At the February 6, 2013 oral argument in Albany, Amazon and Overstock, each represented by their own counsel, faced a “hot” bench that had clearly read the briefs and was cognizant of the significance of the decision (not just in New York, but in the many states that have enacted “Amazon tax” laws modeled after New York’s law). The thrust of the companies’ Commerce Clause challenge was that the presumption reached out-of-state vendors who were merely “advertising” in New York on the Internet, and did not satisfy the “substantial nexus” requirement. They also argued that the law violated the Due Process Clause because the presumption was irrational and effectively irrebuttable by large retailers like Amazon and Overstock.
Chief Judge Lippman asked why the provision in the law allowing sellers to rebut the presumption doesn’t cure any potential facial unconstitutionality. Counsel for Overstock responded that it was still a burden on interstate commerce, with thousands of state and local taxing jurisdictions potentially able to impose their own nexus presumptions. Overstock analogized the commissions paid to its affiliates to an advertiser paying the New York Times to run an advertisement, which would not result in nexus.
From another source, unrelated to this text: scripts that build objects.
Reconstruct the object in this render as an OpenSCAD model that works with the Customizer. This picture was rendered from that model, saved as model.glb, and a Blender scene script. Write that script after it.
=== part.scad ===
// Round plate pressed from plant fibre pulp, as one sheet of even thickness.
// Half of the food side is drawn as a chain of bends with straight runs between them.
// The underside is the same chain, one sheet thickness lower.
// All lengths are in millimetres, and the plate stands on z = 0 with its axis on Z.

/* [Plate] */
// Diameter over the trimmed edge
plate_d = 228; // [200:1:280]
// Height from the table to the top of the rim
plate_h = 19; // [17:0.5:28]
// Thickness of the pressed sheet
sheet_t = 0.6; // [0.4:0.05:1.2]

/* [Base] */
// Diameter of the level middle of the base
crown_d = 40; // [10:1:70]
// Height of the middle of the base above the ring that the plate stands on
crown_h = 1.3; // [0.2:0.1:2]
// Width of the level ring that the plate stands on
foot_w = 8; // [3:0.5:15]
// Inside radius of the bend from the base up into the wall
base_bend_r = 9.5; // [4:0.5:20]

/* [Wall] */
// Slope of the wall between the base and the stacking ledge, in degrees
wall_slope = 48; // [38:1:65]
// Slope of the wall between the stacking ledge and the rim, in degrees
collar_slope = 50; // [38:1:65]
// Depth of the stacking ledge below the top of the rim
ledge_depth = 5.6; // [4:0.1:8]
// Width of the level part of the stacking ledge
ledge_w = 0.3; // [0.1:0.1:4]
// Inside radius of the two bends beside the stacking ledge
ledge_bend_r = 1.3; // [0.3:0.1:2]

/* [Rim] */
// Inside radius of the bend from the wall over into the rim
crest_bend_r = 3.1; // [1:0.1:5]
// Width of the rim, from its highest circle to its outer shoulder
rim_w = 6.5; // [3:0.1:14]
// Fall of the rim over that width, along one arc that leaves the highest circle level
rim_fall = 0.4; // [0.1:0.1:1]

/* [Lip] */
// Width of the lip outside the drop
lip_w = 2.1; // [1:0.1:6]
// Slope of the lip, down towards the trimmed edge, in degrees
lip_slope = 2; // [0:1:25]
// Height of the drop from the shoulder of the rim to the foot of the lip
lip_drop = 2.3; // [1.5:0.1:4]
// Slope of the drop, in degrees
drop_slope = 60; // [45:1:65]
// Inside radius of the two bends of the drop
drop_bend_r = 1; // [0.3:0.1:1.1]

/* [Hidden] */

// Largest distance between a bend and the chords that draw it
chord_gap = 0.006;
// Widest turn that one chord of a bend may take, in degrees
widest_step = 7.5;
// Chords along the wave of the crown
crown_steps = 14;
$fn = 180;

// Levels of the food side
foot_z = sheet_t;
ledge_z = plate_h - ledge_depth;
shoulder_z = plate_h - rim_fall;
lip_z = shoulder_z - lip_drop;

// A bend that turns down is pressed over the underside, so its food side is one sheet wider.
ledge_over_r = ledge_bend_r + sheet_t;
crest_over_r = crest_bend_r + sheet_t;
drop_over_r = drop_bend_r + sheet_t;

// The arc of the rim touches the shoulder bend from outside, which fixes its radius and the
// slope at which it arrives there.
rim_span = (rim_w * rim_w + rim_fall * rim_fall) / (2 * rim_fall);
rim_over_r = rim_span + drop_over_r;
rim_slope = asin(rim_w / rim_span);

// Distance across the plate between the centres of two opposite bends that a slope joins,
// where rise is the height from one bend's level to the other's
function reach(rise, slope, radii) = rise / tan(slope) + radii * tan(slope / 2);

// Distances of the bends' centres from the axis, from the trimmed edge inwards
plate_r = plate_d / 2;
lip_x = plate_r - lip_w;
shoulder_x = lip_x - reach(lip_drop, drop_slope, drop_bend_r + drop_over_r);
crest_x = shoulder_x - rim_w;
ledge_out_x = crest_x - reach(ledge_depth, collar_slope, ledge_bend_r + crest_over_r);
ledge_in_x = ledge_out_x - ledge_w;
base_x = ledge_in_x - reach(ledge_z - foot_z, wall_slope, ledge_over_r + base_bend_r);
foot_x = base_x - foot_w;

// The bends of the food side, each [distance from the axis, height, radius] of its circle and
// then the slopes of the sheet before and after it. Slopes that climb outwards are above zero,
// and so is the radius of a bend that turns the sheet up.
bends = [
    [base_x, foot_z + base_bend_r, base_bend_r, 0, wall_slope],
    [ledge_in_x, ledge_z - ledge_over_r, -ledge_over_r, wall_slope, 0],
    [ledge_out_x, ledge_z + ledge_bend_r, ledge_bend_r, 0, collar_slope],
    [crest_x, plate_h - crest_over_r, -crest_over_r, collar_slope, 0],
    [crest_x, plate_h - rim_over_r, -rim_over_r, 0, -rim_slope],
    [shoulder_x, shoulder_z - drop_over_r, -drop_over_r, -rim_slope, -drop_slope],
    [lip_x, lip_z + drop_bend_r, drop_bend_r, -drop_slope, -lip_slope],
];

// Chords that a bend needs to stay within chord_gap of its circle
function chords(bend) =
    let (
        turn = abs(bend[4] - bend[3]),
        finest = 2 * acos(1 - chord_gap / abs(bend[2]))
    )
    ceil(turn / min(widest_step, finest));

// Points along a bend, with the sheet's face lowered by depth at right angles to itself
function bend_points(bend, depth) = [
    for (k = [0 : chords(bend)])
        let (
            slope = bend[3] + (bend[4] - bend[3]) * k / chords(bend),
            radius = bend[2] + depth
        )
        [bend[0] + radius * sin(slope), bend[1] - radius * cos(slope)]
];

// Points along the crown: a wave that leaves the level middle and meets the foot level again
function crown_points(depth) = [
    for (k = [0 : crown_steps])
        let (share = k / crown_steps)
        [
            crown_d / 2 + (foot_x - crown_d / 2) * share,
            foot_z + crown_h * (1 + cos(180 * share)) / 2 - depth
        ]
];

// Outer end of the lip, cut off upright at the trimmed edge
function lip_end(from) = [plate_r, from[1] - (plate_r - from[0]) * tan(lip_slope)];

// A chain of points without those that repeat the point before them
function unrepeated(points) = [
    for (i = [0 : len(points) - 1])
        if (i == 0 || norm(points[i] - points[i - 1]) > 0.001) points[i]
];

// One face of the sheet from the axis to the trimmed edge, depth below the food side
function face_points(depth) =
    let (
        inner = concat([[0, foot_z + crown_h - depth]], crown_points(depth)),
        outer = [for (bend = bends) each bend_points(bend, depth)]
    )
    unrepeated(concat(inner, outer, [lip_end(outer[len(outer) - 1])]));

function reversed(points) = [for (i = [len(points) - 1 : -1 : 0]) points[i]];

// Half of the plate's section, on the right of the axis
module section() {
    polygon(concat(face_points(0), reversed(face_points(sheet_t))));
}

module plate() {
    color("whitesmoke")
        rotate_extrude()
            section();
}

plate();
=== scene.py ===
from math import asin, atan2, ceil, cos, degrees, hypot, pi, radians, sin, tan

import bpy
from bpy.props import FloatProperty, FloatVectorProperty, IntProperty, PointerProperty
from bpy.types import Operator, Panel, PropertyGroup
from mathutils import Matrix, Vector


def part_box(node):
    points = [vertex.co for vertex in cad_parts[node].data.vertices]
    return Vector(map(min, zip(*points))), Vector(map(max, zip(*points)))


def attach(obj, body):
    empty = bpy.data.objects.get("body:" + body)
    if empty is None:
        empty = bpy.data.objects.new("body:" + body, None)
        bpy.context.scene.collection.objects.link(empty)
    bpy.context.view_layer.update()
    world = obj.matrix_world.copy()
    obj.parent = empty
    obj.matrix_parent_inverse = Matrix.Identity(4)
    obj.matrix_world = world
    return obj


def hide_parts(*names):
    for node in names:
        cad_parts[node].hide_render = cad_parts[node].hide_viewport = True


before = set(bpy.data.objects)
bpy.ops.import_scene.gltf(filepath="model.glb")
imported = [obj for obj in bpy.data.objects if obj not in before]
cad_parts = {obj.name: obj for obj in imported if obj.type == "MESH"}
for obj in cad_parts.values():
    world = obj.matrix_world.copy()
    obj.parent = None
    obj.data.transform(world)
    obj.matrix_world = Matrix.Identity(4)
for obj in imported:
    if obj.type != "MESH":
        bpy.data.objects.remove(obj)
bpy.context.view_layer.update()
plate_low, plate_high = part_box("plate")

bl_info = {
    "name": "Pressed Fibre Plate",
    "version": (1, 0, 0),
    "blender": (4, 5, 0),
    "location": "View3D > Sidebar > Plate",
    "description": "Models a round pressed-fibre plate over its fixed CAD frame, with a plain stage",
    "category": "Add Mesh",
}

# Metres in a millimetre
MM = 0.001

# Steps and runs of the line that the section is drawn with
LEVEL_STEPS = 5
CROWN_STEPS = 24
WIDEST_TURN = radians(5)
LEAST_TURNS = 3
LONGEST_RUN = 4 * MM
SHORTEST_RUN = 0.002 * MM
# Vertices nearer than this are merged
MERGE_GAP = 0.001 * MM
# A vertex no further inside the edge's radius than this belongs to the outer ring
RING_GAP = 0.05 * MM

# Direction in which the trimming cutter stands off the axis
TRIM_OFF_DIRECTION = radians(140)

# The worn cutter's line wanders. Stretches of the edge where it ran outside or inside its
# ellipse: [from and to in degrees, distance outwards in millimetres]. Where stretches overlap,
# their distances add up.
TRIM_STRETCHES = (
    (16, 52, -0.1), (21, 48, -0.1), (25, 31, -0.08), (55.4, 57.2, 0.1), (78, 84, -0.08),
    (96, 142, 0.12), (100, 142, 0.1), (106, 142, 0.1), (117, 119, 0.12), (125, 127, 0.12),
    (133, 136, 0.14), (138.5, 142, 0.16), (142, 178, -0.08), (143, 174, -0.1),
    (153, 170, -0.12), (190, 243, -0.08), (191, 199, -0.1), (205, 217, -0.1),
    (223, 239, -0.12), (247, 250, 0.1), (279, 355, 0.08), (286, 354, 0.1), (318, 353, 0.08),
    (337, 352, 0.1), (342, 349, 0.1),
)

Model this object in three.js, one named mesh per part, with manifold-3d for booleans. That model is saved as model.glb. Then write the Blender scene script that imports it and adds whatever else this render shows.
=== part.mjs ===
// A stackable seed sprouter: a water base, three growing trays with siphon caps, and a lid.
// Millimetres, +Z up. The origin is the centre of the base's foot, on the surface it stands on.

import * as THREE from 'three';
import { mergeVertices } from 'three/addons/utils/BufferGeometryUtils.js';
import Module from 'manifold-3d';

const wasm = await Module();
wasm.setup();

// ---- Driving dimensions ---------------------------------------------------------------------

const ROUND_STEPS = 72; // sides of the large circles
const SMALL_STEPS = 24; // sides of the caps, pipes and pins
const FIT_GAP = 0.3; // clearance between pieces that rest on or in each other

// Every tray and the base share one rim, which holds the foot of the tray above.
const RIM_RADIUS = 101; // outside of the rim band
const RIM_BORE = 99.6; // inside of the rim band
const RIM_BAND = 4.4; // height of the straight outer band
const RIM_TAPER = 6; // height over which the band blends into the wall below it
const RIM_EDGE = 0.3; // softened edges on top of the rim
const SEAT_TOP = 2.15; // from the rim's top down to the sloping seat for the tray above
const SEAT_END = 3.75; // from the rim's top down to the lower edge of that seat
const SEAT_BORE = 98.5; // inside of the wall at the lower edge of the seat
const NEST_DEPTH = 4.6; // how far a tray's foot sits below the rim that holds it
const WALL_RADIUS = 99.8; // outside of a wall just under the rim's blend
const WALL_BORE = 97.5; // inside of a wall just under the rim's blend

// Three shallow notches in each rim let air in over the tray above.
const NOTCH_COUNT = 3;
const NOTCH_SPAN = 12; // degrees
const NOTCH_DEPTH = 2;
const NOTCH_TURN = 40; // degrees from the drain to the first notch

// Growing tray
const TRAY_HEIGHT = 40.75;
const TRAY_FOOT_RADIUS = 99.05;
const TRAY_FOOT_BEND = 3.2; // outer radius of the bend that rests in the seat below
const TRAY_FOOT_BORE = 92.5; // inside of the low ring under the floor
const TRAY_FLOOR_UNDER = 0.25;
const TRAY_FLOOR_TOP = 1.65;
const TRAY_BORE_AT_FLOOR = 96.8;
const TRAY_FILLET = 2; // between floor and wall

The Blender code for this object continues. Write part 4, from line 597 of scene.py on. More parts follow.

Counsel for Amazon focused on the Due Process challenge, arguing that the test for the constitutionality of the rebuttable presumption is whether there is a high degree of likelihood that the factors that trigger the presumption will lead to the fact presumed — that is, that in-State solicitation is conducted by the affiliate. Chief Judge Lippman asked whether there is any activity short of “knocking on doors” that would result in nexus. Counsel responded that the line the presumption draws is based on “mere advertising,” with the manner of paying for that advertising merely reflecting modern age technology. Judge Pigott asked whether nexus can result through solicitation via computer. Amazon’s counsel responded that while it was “theoretically possible,” it was no different than Quill sending thousands of catalogs into North Dakota, which the U.S. Supreme Court held did not result in nexus.
Counsel for the Department argued that the presumption in the law was not triggered by “advertising,” but was based on the reasonable inference that an in-State affiliate that is paid a commission for referring business is engaged in some form of solicitation, that the seller has the ability to rebut the presumption, and whether that is unconstitutionally burdensome is a factual question, not a legal one. Counsel claimed that it is acceptable to place the burden of rebutting the presumption on the retailer, calling the presumption an “evidentiary rule” that the legislature may reasonably set. Judge Pigott suggested that if every state imposed a presumption like New York’s, there could be a detrimental impact on interstate commerce. The Department’s counsel responded that there is no risk of multiple taxation and that Amazon deliberately entered into these business relationships.
Chief Judge Lippman asked the Department’s counsel why a presumption is needed. Counsel responded that without the presumption, retailers could claim that they had no burden to come forward with evidence regarding their business arrangements, information they are in the best position to produce. Counsel for the Department said that based on “common experience,” commissions have always been associated with an incentive for solicitation. Judge Smith, who appeared to be skeptical of the Department’s position, said he had trouble getting common experience to tell him that the placement of an advertisement on a website converts the website owner into a sales agent.
The oral argument lasted nearly an hour. There is no fixed timetable for the Court of Appeals to issue its decision, although the Court will likely render a decision this Spring.